Begin DATA

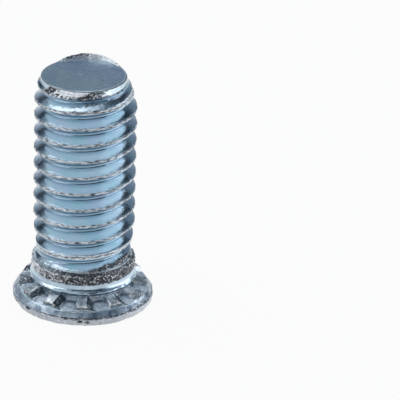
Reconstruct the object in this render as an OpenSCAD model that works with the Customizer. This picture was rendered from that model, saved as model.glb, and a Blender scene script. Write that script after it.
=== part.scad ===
// Self-clinching stud, standing on the flat outer face of its head.
// Millimetres, +Z up along the stud. The origin is the centre of the head's flat face.

/* [Head] */
// Diameter of the head at its widest
head_d = 8.16; // [7.8:0.02:9]
// Thickness of the head between the clinch ribs
head_t = 0.94; // [0.85:0.01:1.1]
// Height of the head's side, up to the edge where its top starts to rise
rim_h = 0.47; // [0.35:0.01:0.6]
// Radius of the rounded edge round the flat face
face_edge_r = 0.14; // [0.05:0.01:0.25]
// How much narrower the head is at its edges than at its widest
rim_draft = 0.05; // [0.01:0.01:0.1]
// Diameter inside which the top of the head is flat
flat_top_d = 7.04; // [6.8:0.02:7.4]

/* [Clinch ribs] */
// Number of ribs round the head
rib_count = 12; // [8:1:14]
// Diameter over the outer ends of the ribs
rib_ring_d = 7.3; // [7.1:0.02:7.5]
// Width of a rib across its top
rib_top_w = 0.58; // [0.3:0.02:0.7]
// Width of a rib at its foot
rib_foot_w = 1.24; // [0.8:0.02:1.3]
// Height of a rib's outer end above the head
rib_end_h = 0.13; // [0.05:0.01:0.3]
// Height of a rib above the head where it meets the bead
rib_h = 0.5; // [0.35:0.01:0.54]
// Direction of the first rib
rib_turn = -91; // [-180:1:180]

/* [Clinch groove, bead and collar] */
// Diameter in the bottom of the clinch groove
groove_d = 5.6; // [5.5:0.02:5.8]
// Distance from the head up to the edge of the bead
groove_h = 0.58; // [0.56:0.01:0.8]
// Radius where the groove runs into the head
groove_foot_r = 0.15; // [0.05:0.01:0.25]
// Diameter of the bead above the groove
bead_d = 6.08; // [6:0.01:6.1]
// Height over which the bead flares out below the waist
bead_flare_h = 0.25; // [0.1:0.01:0.3]
// Diameter of the waist between the bead and the collar
waist_d = 5.89; // [5.8:0.01:5.92]
// Distance from the edge of the bead up to the collar
waist_h = 0.58; // [0.4:0.01:0.8]
// Diameter of the collar, which fills the hole in the sheet
collar_d = 5.97; // [5.92:0.01:6]
// Height of the collar
collar_h = 0.5; // [0.4:0.02:1]
// Chamfer on the collar's upper edge
collar_edge = 0.06; // [0.02:0.01:0.08]
// Diameter of the shoulder on top of the collar
shoulder_d = 5.62; // [5.56:0.02:5.7]
// Height of the shoulder's straight side
shoulder_side_h = 0.12; // [0.05:0.01:0.2]
// Height of the shoulder, which narrows into the start of the thread
shoulder_h = 0.42; // [0.3:0.02:0.6]

/* [Thread] */
// Length of the stud, from the head's flat face to the flat face at the tip
stud_len = 13.9; // [10:0.1:30]
// Diameter over the crests of the thread
major_d = 5.88; // [5.8:0.01:5.9]
// Diameter of the blank, which shows where the thread runs out
blank_d = 5.36; // [5.3:0.01:5.45]
// Distance from one crest to the next
pitch = 1; // [0.75:0.01:1.1]
// Angle between the two flanks of the groove
flank_angle = 60; // [55:1:65]
// Width of the flat on a crest
crest_w = 0.125; // [0.08:0.005:0.16]
// Radius in the bottom of the groove
root_r = 0.144; // [0.1:0.004:0.16]
// Length over which the thread runs out above the collar
runout_len = 1.5; // [0.8:0.1:2]
// Direction in which the thread starts
thread_turn = 146; // [-180:1:180]

/* [Tip] */
// Diameter of the flat face at the tip
tip_d = 4.9; // [4.8:0.02:5.1]
// Length over which the first threads taper towards the tip
tip_taper_len = 1.7; // [1:0.1:3]
// How much nearer the axis the crests are at the small end of that taper
tip_taper = 0.2; // [0.05:0.01:0.3]
// Length over which the groove closes towards the tip's face
tip_close_len = 0.7; // [0.3:0.1:1]

/* [Rolled lip at the tip] */
// Height of the lip that rolling raised beside the tip's face
lip_h = 0.28; // [0.1:0.02:0.4]
// Width of the lip's sloping inner side
lip_w = 0.25; // [0.1:0.05:0.4]
// How much further out the lip stands than the rest of the face's edge
lip_out = 0.1; // [0:0.02:0.15]
// Distance from the axis at which the lip starts to rise out of the face
lip_start = 1; // [0.5:0.1:1.4]
// Slope at which it rises
lip_slope = 13; // [10:1:20]
// Direction in which the lip lies
lip_turn = 90; // [-180:1:180]

/* [Hidden] */

// Steps round what is turned, round each turn of the thread, and along a rounded corner
turned_fn = 64;
turn_steps = 48;
arc_steps = 5;
// How far one form reaches into the next that it is fused with
sink = 0.25;

bead_z = head_t + groove_h;
collar_z = bead_z + waist_h;
collar_top_z = collar_z + collar_h;
thread_z = collar_top_z + shoulder_h - pitch - sink / 2;
lip_top_z = stud_len + lip_h;
waste_top_z = lip_top_z + 3 * pitch;

// Groove of the thread, from the centre of its bottom up to the crest
half_flank = flank_angle / 2;
root_sweep = 90 - half_flank;
root_half_w = root_r * sin(root_sweep);
root_rise = root_r * (1 - cos(root_sweep));
crest_half_w = crest_w / 2;
flank_w = pitch / 2 - crest_half_w - root_half_w;
crest_r = major_d / 2;
bottom_r = crest_r - root_rise - flank_w / tan(half_flank);
root_mid_w = root_r * sin(root_sweep / 2);
root_mid_rise = root_r * (1 - cos(root_sweep / 2));

// One pitch of the thread as [height, radius], from one groove bottom almost to the next
thread_profile = [
    [0, bottom_r],
    [root_mid_w, bottom_r + root_mid_rise],
    [root_half_w, bottom_r + root_rise],
    [pitch / 2 - crest_half_w, crest_r],
    [pitch / 2 + crest_half_w, crest_r],
    [pitch - root_half_w, bottom_r + root_rise],
    [pitch - root_mid_w, bottom_r + root_mid_rise]
];
rows = len(thread_profile);

// The helix runs on past the tip, where the thread is cut off
last_step = ceil(turn_steps * (lip_top_z + sink - thread_z) / pitch);
top_step = last_step - turn_steps;

function share_between(z, low, high) = max(0, min(1, (z - low) / (high - low)));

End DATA

WHAT NEEDS TO BE DONE
Please repeat word for word the lines above that run from the beginning through the line containing "head's flat face.", keeping both the first and that last line.

WRITTEN RESPONSE
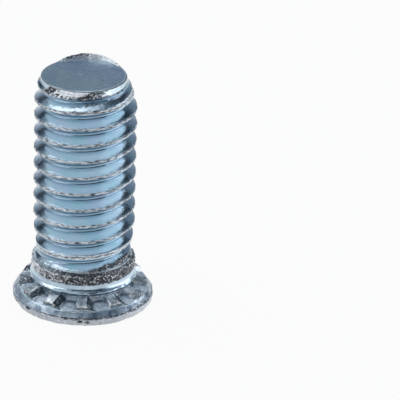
Reconstruct the object in this render as an OpenSCAD model that works with the Customizer. This picture was rendered from that model, saved as model.glb, and a Blender scene script. Write that script after it.
=== part.scad ===
// Self-clinching stud, standing on the flat outer face of its head.
// Millimetres, +Z up along the stud. The origin is the centre of the head's flat face.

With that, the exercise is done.